Recentemente você ganhou do Rogério Dutra Silva (Rogerinho), número 2 do Brasil e 113 do mundo. Ano passado, no qualifying do US Open, venceu o espanhol Nicolas Almagro, ex-top 10. O que representam vitórias assim?
Conseguindo vitórias sob certos jogadores você ganha esperança de que é possível almejar alguma coisa maior. Tenho até comentado com meu treinador que atualmente é muito difícil eu perder para jogadores com ranking mais baixo que eu, faz tempo que não acontece isso.
O que falta para dar um salto maior na carreira?
Falta ganhar dois ou três Challenger, fazer um resultado legal em um ATP. Aí sim vou conseguir dar um passo maior na minha carreira.
Além da quadra, o que você faz de trabalhos para se preparar para o circuito?
Tem um staff grande envolvido por trás do tenista. Tem o treinador, preparador, psicóloga, fisioterapeuta que também me ajuda quando eu preciso. Então são coisas que todo tenista tem que ter, senão sempre vai haver algo que vai pesar. Se não for na quadra, será na parte mental, se não for na mental, vai ser na física. Aí, de repente, tu tens uma lesãozinha ou outra... então sempre é bom ter alguém controlando essas coisas. Hoje em dia, jogadores top viajam com 10, 15 profissionais. Obviamente, hoje não tenho estrutura financeira para poder bancar isso, mas o que é possível fazer a gente faz.
Mas você já sentiu essa diferença em um jogo específico, contra alguém com staff maior que o seu?
Não dá para dizer que o adversário chega mais bem preparado para o jogo em si, mas isso pode fazer mais diferença ao longo do torneio.
E a partir de que momento é possível aumentar a equipe, levar um staff maior para os torneios? Muitos comentam que é a partir da posição 200 para baixo que o tenista começa a ganhar dinheiro, é isso mesmo?
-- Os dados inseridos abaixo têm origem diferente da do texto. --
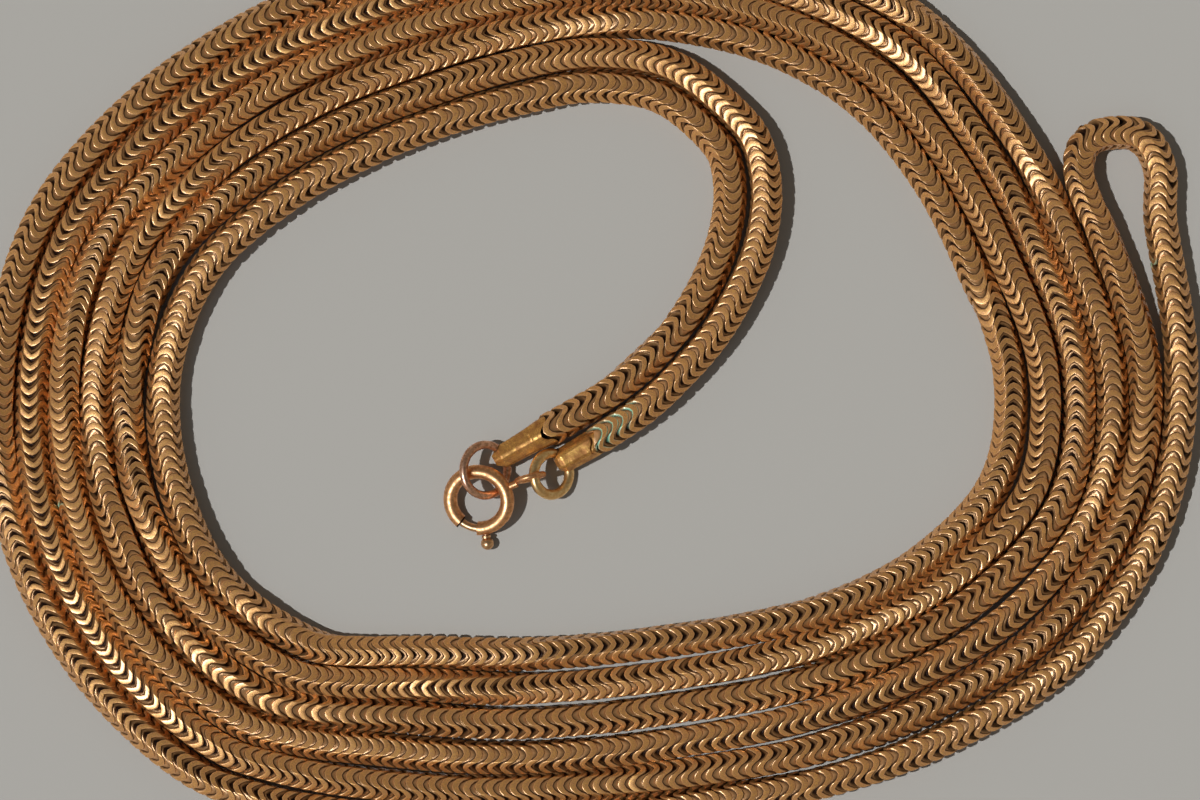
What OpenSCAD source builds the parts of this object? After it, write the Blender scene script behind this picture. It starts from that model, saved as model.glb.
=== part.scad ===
// A long snake chain laid in a flat coil of doubled strands, with its clasp fastened.
// Millimetres, +Z up. The origin is under the middle of the coil, on the surface it lies on.
// The chain is a plain tube in two halves, which meet at the tip of the fold at upper right.

/* [Chain] */
// Width of the chain across its flats
chain_w = 2.6; // [2.3:0.05:2.6]
// Gap that each loose piece keeps from its neighbour
gap = 0.1; // [0.05:0.01:0.12]

/* [Jump rings] */
// Radius of jump ring A, to the middle of its wire
ring_a_r = 2.28; // [2.2:0.01:2.32]
// Radius of jump ring A's wire
ring_a_wire = 0.38; // [0.3:0.01:0.38]
// Slope of jump ring A, its right side down
ring_a_slope = 32; // [30:0.5:33]
// Radius of jump ring B, to the middle of its wire
ring_b_r = 1.87; // [1.8:0.01:1.9]
// Radius of jump ring B's wire
ring_b_wire = 0.43; // [0.35:0.01:0.43]
// Slope of jump ring B, its right side down
ring_b_slope = 33; // [31:0.5:34]

/* [Bolt ring] */
// Radius of the bolt ring, to the middle of its tube
bolt_ring_r = 2.61; // [2.58:0.01:2.64]
// Outer radius of the bolt ring's tube
tube_r = 0.63; // [0.6:0.01:0.65]
// Radius of the channel in the tube
channel_r = 0.44; // [0.42:0.01:0.46]
// Radius of the bolt's rod
bolt_r = 0.35; // [0.3:0.01:0.36]
// Radius of the ball on the bolt's knob
knob_r = 0.58; // [0.5:0.01:0.6]
// Slope of the bolt ring, which leans on jump ring A
bolt_ring_slope = 14.5; // [14:0.5:16]

/* [Hidden] */

// From the middle that the coil's angles turn about to the middle of its bounding box
coil_shift = [-0.1, 0.58, 0];
chain_z = chain_w / 2;

// Both halves start at the clasp, run up through the middle and wind outwards side by side.
// Each route has its inner run, then the coil's turns, then its leg of the fold.
run_a = [[-3.5, -5.3], [1.4, -2.3], [4.8, 0.5], [7.7, 3.6], [10.2, 7.3], [11.9, 11.4], [12.6, 15.4],
         [12.3, 18.5]];
run_b = [[1.1, -6.1], [5.4, -3], [8.8, 0.3], [11.5, 3.6], [13.7, 7.4], [15.1, 10.8], [15.8, 14.4],
         [15.7, 17.8], [14.8, 20.8]];
fold_a = [[45, 14.6], [44, 17.6], [44.3, 19.9], [45.5, 21]];
fold_b = [[51.3, 15.7], [51.3, 17.8], [50.4, 20.1], [49, 21.2]];
fold_tip = [47.3, 21.4];

// Distance from the coil's middle, at each angle, of each half in its three turns; 0 is no turn
// angle, a1, b1, a2, b2, a3, b3
coil = [
    [45, 0, 0, 34.3, 37.2, 40.2, 43.2],
    [60, 23.2, 26.4, 33.2, 36, 38.8, 41.7],
    [75, 25.3, 28.3, 32, 34.8, 37.6, 40.5],
    [90, 25.5, 28.4, 31.3, 34.1, 36.9, 39.8],
    [105, 25.2, 28.2, 31.1, 33.9, 36.8, 39.6],
    [120, 26, 29, 31.9, 34.9, 37.8, 40.7],
    [135, 28, 31.3, 34.4, 37.5, 40.5, 43.5],
    [150, 31.4, 34.8, 38, 41.1, 44.2, 47.3],
    [165, 35.7, 39.2, 42.3, 45.3, 48.3, 51.3],
    [180, 38.2, 41.4, 44.3, 47.2, 50.1, 53],
    [195, 38.8, 42, 44.9, 47.9, 50.9, 53.8],
    [210, 38.2, 41.2, 44.2, 47.1, 50, 52.9],
    [225, 35, 38.3, 41.5, 44.6, 47.7, 50.8],
    [232, 32.2, 35.6, 38.9, 42.2, 45.4, 48.7],
    [240, 29.3, 32.6, 35.9, 39.3, 42.7, 46],
    [255, 26.5, 29.7, 32.9, 36.1, 39.2, 42.4],
    [270, 25.2, 28.3, 31.4, 34.5, 37.4, 40.4],
    [285, 25.3, 28.4, 31.4, 34.5, 37.4, 40.3],
    [300, 27, 30.1, 33.3, 36.4, 39.5, 42.7],
    [315, 30.3, 33.4, 36.5, 39.7, 42.9, 46.3],
    [330, 34.4, 37.5, 40.6, 43.9, 47.2, 50.5],
    [345, 37.9, 41.1, 44.1, 47, 49.8, 52.8],
    [360, 37.7, 40.8, 43.8, 46.8, 49.9, 53.2],
    [375, 35.6, 38.6, 41.6, 44.6, 47.7, 53.1],
    [390, 34.8, 37.6, 40.6, 43.7, 0, 0],
];
turns_a = [1, 3, 5];
turns_b = [2, 4, 6];

// End caps: hexagonal, tapered, with a chamfered end that a ring passes through
// distance from the end, half width, underside, top
cap_a_rows = [
    [0, 0.5, 0.2, 1.5],
    [0.8, 1.08, 0.02, 1.95],
    [2.6, 1.12, 0, 2.25],
    [5.7, 1.16, 0, 2.55],
];
cap_b_rows = [
    [0, 0.6, 0.2, 1.7],
    [0.7, 1.25, 0.02, 2.25],
    [3.2, 1.32, 0, 2.5],
    [4.5, 1.32, 0, 2.58],
];
cap_a_end = [-8.6, -8.2];
cap_b_end = [-3.05, -8.5];
ridge_up = 30;
face_up = 0;

// Middles of the rings, and the clearance of the holes that hold them
ring_a_at = [-9.4, -9, 1.75];
ring_b_at = [-3.45, -9.35, 1.5];
bolt_ring_at = [-10, -11.7, 1.35];
hole_gap = 0.07;

// The bolt ring's parts, by their angle round it
lean_angle = 50;
seat_angle = 232;
mouth_angle = 266.5;
rod_angle = 98;
knob_angle = 280;
slot_angles = [274.5, 324];
slot_w = 0.5;
seat_gap = 0.8;
neck_r = 0.19;
collar_r = 0.42;
collar_h = 0.2;
collar_at = 3.3;
knob_at = 4.05;
eyelet_angle = 24.4;
eyelet_at = 5.2;
eyelet_r = 1.22;
eyelet_wire = 0.26;
eyelet_turn = 17;
eyelet_lean = 14;
stub_from = 3.11;
stub_to = 3.85;
stub_r = 0.34;

// Routes
function unit(v) = v / norm(v);
function turn_points(columns) = [
    for (c = columns, row = coil) if (row[c] > 0) row[c] * [cos(row[0]), sin(row[0])]
];
// A route's end stops short of the point that it shares with its neighbour
function short_end(p, cut) = let (n = len(p) - 1) concat(
    [for (i = [0 : n - 1]) p[i]],
    [p[n] - cut * unit(p[n] - p[n - 1])]
);
route_a = short_end(concat(run_a, turn_points(turns_a), fold_a, [fold_tip]), gap / 2);
route_b = short_end(concat(run_b, turn_points(turns_b), fold_b, [fold_tip]), gap / 2);

// A tube along a flat route, with eight flats and mitred corners
sides = 8;
function along(p, i) = unit(
    (i < len(p) - 1 ? unit(p[i + 1] - p[i]) : [0, 0]) + (i > 0 ? unit(p[i] - p[i - 1]) : [0, 0])
);
function mitre(p, i) = i == 0 || i == len(p) - 1 ? 1 : 1 / (along(p, i) * unit(p[i + 1] - p[i]));
function tube_ring(p, i) = let (t = along(p, i), m = mitre(p, i), r = chain_w / 2 / cos(180 / sides)) [
    for (k = [0 : sides - 1]) let (a = 360 / sides * (k + 0.5), out = r * cos(a) * m)
        [p[i].x + t.y * out, p[i].y - t.x * out, chain_z + r * sin(a)]
];
function skin_faces(n, m) = concat(
    [for (i = [0 : n - 2], k = [0 : m - 1])
        [i * m + k, i * m + (k + 1) % m, (i + 1) * m + (k + 1) % m, (i + 1) * m + k]],
    [[for (k = [m - 1 : -1 : 0]) k], [for (k = [0 : m - 1]) (n - 1) * m + k]]
);
module chain_tube(p) {
    points = [for (i = [0 : len(p) - 1]) each tube_ring(p, i)];
    polyhedron(points, skin_faces(len(p), sides));
}

// A cap's hexagon at one row of its table, as [distance, sideways, height] points
function cap_ring(row, roll) = let (mid = (row[2] + row[3]) / 2, tall = (row[3] - row[2]) / 2) [
    for (k = [0 : 5]) let (a = roll + 60 * k, wide = roll == ridge_up ? cos(30) : 1,
                           high = roll == ridge_up ? 1 : cos(30))
        [row[0], row[1] * cos(a) / wide, mid + tall * sin(a) / high]
];
module cap_body(rows, roll) {
    points = [for (row = rows) each cap_ring(row, roll)];
    polyhedron(points, skin_faces(len(rows), 6));
}
module cap_place(end, route) {
    d = route[0] - end;
    translate([end.x, end.y, 0]) rotate([0, 0, atan2(d.y, d.x)]) children();
}

// Rings
module wire_ring(r, wire) {
    rotate_extrude($fn = 96) translate([r, 0]) circle(r = wire, $fn = 32);
}
module ring_a_place() {
    translate(ring_a_at) rotate([0, ring_a_slope, 0]) children();
}
module ring_b_place() {
    translate(ring_b_at) rotate([0, ring_b_slope, 0]) children();
}
module bolt_ring_place() {
    translate(bolt_ring_at) rotate([0, 0, lean_angle]) rotate([0, -bolt_ring_slope, 0])
        rotate([0, 0, -lean_angle]) children();
}
// A stretch of a round rod bent about the bolt ring's middle
module bent_rod(r, from, turn) {
    rotate([0, 0, from]) rotate_extrude(angle = turn, $fn = 96)
        translate([bolt_ring_r, 0]) circle(r = r, $fn = 32);
}

module chain_half_a() {
    color([0.72, 0.54, 0.32]) translate(coil_shift) chain_tube(route_a);
}
module chain_half_b() {
    color([0.7, 0.52, 0.3]) translate(coil_shift) chain_tube(route_b);
}
module end_cap_a() {
    color([0.74, 0.57, 0.3]) translate(coil_shift) difference() {
        cap_place(cap_a_end, route_a) cap_body(cap_a_rows, ridge_up);
        ring_a_place() wire_ring(ring_a_r, ring_a_wire + hole_gap);
    }
}
module end_cap_b() {
    color([0.76, 0.6, 0.32]) translate(coil_shift) difference() {
        cap_place(cap_b_end, route_b) cap_body(cap_b_rows, face_up);
        ring_b_place() wire_ring(ring_b_r, ring_b_wire + hole_gap);
    }
}
module jump_ring_a() {
    color([0.62, 0.42, 0.3]) translate(coil_shift) ring_a_place() wire_ring(ring_a_r, ring_a_wire);
}
module jump_ring_b() {
    color([0.78, 0.62, 0.32]) translate(coil_shift) ring_b_place() wire_ring(ring_b_r, ring_b_wire);
}
// A hollow ring with a mouth, a slot for the knob's neck, and an eyelet soldered on
module bolt_ring() {
    mouth = mouth_angle - seat_angle;
    color([0.78, 0.52, 0.34]) translate(coil_shift) bolt_ring_place() {
        difference() {
            bent_rod(tube_r, mouth_angle, 360 - mouth);
            bent_rod(channel_r, mouth_angle - 1, 362 - mouth);
            rotate([0, 0, slot_angles[0]])
                rotate_extrude(angle = slot_angles[1] - slot_angles[0], $fn = 96)
                    translate([bolt_ring_r, -slot_w / 2]) square([2 * tube_r, slot_w]);
        }
        rotate([0, 0, eyelet_angle]) {
            translate([stub_from, 0, 0]) rotate([0, 90, 0])
                cylinder(r = stub_r, h = stub_to - stub_from, $fn = 32);
            translate([eyelet_at, 0, 0]) rotate([0, 0, eyelet_turn - eyelet_angle])
                rotate([90 - eyelet_lean, 0, 0]) wire_ring(eyelet_r, eyelet_wire);
        }
    }
}
// A bent rod that closes the mouth, with the knob that slides it back into the ring
module bolt() {
    color([0.8, 0.55, 0.36]) translate(coil_shift) bolt_ring_place() {
        bent_rod(bolt_r, seat_angle + seat_gap, rod_angle);
        rotate([0, 0, knob_angle]) rotate([0, 90, 0]) {
            translate([0, 0, bolt_ring_r]) cylinder(r = neck_r, h = knob_at - bolt_ring_r, $fn = 32);
            translate([0, 0, collar_at]) cylinder(r = collar_r, h = collar_h, $fn = 32);
            translate([0, 0, knob_at]) sphere(r = knob_r, $fn = 48);
        }
    }
}

chain_half_a();
chain_half_b();
end_cap_a();
end_cap_b();
jump_ring_a();
jump_ring_b();
bolt_ring();
bolt();
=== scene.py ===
"""A long gilt snake chain in a flat coil of doubled strands, with its clasp fastened."""
import bpy
import math
import numpy as np
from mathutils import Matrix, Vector


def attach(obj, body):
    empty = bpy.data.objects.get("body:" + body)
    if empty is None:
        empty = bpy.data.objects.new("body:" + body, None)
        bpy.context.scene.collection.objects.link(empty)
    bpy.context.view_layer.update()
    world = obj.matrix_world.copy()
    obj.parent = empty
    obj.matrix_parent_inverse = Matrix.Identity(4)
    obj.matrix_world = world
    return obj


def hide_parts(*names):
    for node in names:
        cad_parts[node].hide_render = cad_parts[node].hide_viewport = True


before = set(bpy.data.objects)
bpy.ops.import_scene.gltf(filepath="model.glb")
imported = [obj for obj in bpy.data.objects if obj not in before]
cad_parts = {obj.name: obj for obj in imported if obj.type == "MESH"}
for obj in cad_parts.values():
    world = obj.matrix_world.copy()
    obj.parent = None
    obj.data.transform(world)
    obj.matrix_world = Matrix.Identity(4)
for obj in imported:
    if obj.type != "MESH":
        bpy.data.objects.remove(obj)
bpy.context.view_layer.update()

MM = 0.001

# The coil's middle, as the part's source has it, and the routes of both halves in millimetres from there.
COIL_SHIFT = np.array([-0.1, 0.58])
RUN_A = [[-3.9, -5.52], [1.4, -2.3], [4.8, 0.5], [7.7, 3.6], [10.2, 7.3], [11.9, 11.4], [12.6, 15.4],
         [12.3, 18.5]]
RUN_B = [[0.71, -6.33], [5.4, -3], [8.8, 0.3], [11.5, 3.6], [13.7, 7.4], [15.1, 10.8], [15.8, 14.4],
         [15.7, 17.8], [14.8, 20.8]]
FOLD_A = [[45, 14.6], [44, 17.6], [44.3, 19.9], [45.5, 21]]
FOLD_B = [[51.3, 15.7], [51.3, 17.8], [50.4, 20.1], [49, 21.2]]
FOLD_TIP = [47.3, 21.4]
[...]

De 200 para baixo o cara se mantém. Perde dinheiro uma semana, em outras empata, outras ganha, mas não é uma coisa bem fixa. Dentro do top 100 praticamente ganha dinheiro todas as semanas, aí de repente pode pensar em viajar com treinador, preparador físico, fisioterapeuta.
Você já se sente integrante do top 200?
No top 200, já estou bem estabelecido. O que falta para mim, agora, é conseguir constantes resultados para ficar mais perto do top 100.
Qual vitória mais marcou você?
Com certeza a vitória sobre o (Nicolas) Almagro foi a que me deixou mais empolgado. Ainda está bem presente em mim.
O que está faltando para entrar na chave principal de um Grand Slam?
Um pouco de sorte, talvez. Ano passado fiquei a uma rodada da chave principal em duas ocasiões (Roland Garros e US Open). Então é uma coisa que está perto, não muito distante. Furar um quali de Grand Slam é como se fosse uma semifinal de um challenger duro. E eu já fiz algumas, então não é uma coisa tão fora de alcance.
Recentemente foram divulgadas notícias sobre um grande esquema de corrupção no tênis. Você já teve oferta para "entregar" um jogo?
Acontece em todos os níveis (do tênis), e pode ser que nos Futures (torneios profissionais menores) o pessoal se corrompa um pouco mais por ter muito pouco dinheiro envolvido no torneio, mas a mim nunca ofereceram. Vários que jogam comigo já me contaram histórias, mas nunca soube de ninguém que aceitou. Mas não tem como dizer que a gente não recebe porque recebe, sim.